16/02/2026
She smiled, stayed calm, and refused to remove her Black co star from live television. In doing so, she quietly reshaped the boundaries of entertainment without ever raising her voice.
Betty White spent more than eight decades making people laugh while steadily challenging what Hollywood believed women could or could not be. Long before she was known as America’s favorite grandmother, she had already carved out her own path. In the 1940s and 1950s, when many women were expected to wait for opportunities and show gratitude, she took control. She wrote. She produced. She guided her own shows at a time when women were rarely allowed in writers’ rooms.
While others waited to be cast, she built her own influence through sharp timing, intelligence, and a warm public presence.
In 1954, she hosted her own variety program. One of the regular performers was Arthur Duncan, a talented Black tap dancer who brought energy and brilliance to the stage. Complaints arrived quickly, especially from stations in the South. Viewers demanded he be removed. Networks applied pressure.
Betty White did not argue publicly. She simply stated on air that he would remain. Then she gave him even more screen time.
Not long after, the show was canceled.
She did not retreat. She kept moving forward, opening new doors again and again.
In the 1970s, she returned to television with a memorable role on The Mary Tyler Moore Show. Her character, Sue Ann Nivens, appeared sweet on the surface but carried a biting wit. Executives worried the character might feel harsh. Betty answered that it was not cruelty. It was honesty. The role became iconic and showed that charm and sharpness could exist together.
Then came The Golden Girls. The premise centered on four women over fifty sharing a home and speaking openly about relationships, aging, and friendship. Many doubted audiences would connect with it. Viewers proved them wrong. The show ran for years, earned awards, and challenged the idea that women lose relevance as they grow older. Betty’s Rose Nylund blended innocence with surprising emotional depth, and her comic timing was precise and unforgettable.

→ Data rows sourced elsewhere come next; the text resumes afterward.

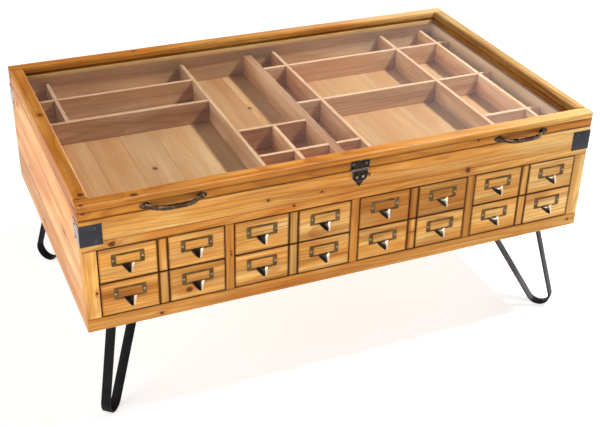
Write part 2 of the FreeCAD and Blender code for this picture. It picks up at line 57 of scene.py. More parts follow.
LIX, LIY = 474.0, 277.0
BAY = (1000.0 - 51.0 - 48.0) / 4.0
DZ0, DZ1 = Z0 + 161.0, Z0 + 207.5


def bay_x(i):
    return -HX + 25.5 + i * (BAY + 16.0)


def to_m(v):
    """Millimetres before the shift to metres in the row frame."""
    v = np.asarray(v, float).reshape(-1, 3).copy()
    v[:, 1] += SHIFT
    return v * 0.001


# ------------------------------------------------------------------- meshes
class Mesh:
    """Gathers closed shells with per-point attributes into one object."""

    FLOATS = ("edge",)
    VECS = ("bc", "bp", "tone", "k1", "k2", "k3")

    def __init__(self):
        self.v, self.f, self.m = [], [], []
        self.a = {k: [] for k in self.FLOATS + self.VECS}
        self.n = 0

    def add(self, verts, faces, mat=0, **attrs):
        verts = np.asarray(verts, float).reshape(-1, 3)
        n = len(verts)
        self.v.append(verts)
        for k, f in enumerate(faces):
            self.f.append([i + self.n for i in f])
            self.m.append(mat if isinstance(mat, int) else mat[k])
        for k in self.FLOATS:
            x = attrs.get(k, 0.0)
            self.a[k].append(np.broadcast_to(np.asarray(x, float), (n,)))
        for k in self.VECS:
            x = attrs.get(k, (0.0, 0.0, 0.0))
            self.a[k].append(np.broadcast_to(np.asarray(x, float), (n, 3)))
        self.n += n

    def build(self, name, mats, body, slot, replaces=(), wood=True, angle=40.0):
        me = bpy.data.meshes.new(name)
        co = to_m(np.concatenate(self.v))
        me.from_pydata(co.tolist(), [], self.f)
        me.validate(clean_customdata=False)
        for m in mats:
            me.materials.append(m)
        me.polygons.foreach_set("material_index", self.m)
        if wood:
            for k in self.FLOATS:
                a = me.attributes.new(k, "FLOAT", "POINT")
                a.data.foreach_set("value", np.concatenate(self.a[k]).astype(np.float32))
            for k in self.VECS:
                a = me.attributes.new(k, "FLOAT_VECTOR", "POINT")
                a.data.foreach_set(
                    "vector", np.concatenate(self.a[k]).astype(np.float32).ravel())
        me.shade_smooth()
        me.set_sharp_from_angle(angle=math.radians(angle))
        ob = bpy.data.objects.new(name, me)
        bpy.context.scene.collection.objects.link(ob)
        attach(ob, body)
        if replaces:
            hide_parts(*replaces)
        return ob


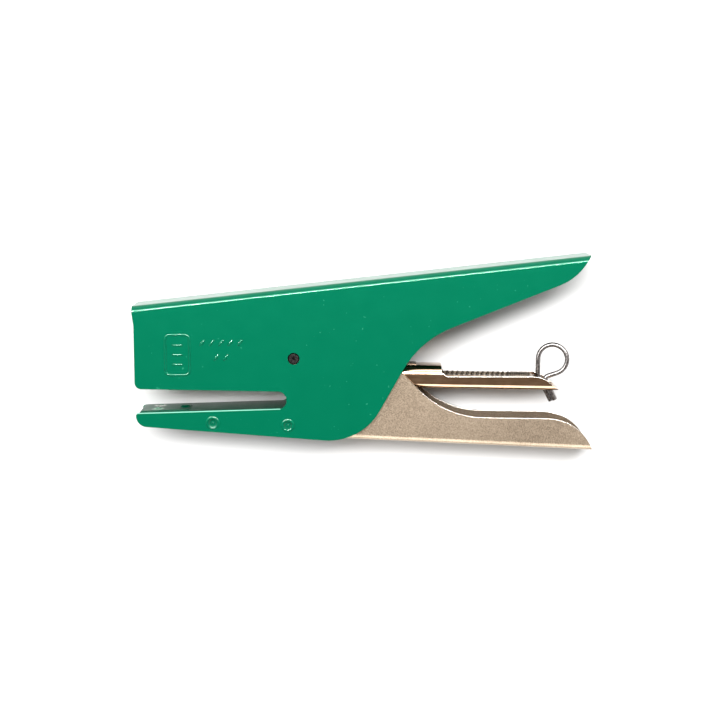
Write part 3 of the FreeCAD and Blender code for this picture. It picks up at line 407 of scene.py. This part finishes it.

Later, when most performers her age had stepped away, her popularity only grew. In 2010, at age eighty eight, a grassroots campaign convinced NBC to invite her to host Saturday Night Live. She became the oldest host in the show’s history and delivered a performance full of physical comedy, bold jokes, and effortless charm.
She continued working well into her nineties. Long days. No complaints. She became a cultural icon across generations, including on social media.
Behind the gentle humor lived determination. She did not simply endure sexism or age bias. She outlasted it. She outsmarted it. She refused to let it define her.
When she passed away on December 31, 2021, just weeks before her one hundredth birthday, the world lost more than a comedian. It lost a quiet force who wrapped courage in kindness.
Her legacy is not only laughter. It is the ability to stand firm without shouting. To challenge unfairness with grace. To show that strength and warmth can exist together. To prove that age does not erase power. It deepens it.
Betty White reminded generations that kindness and resilience are not opposites. They are partners. And sometimes, the most powerful change arrives with a smile and the certainty that you belong.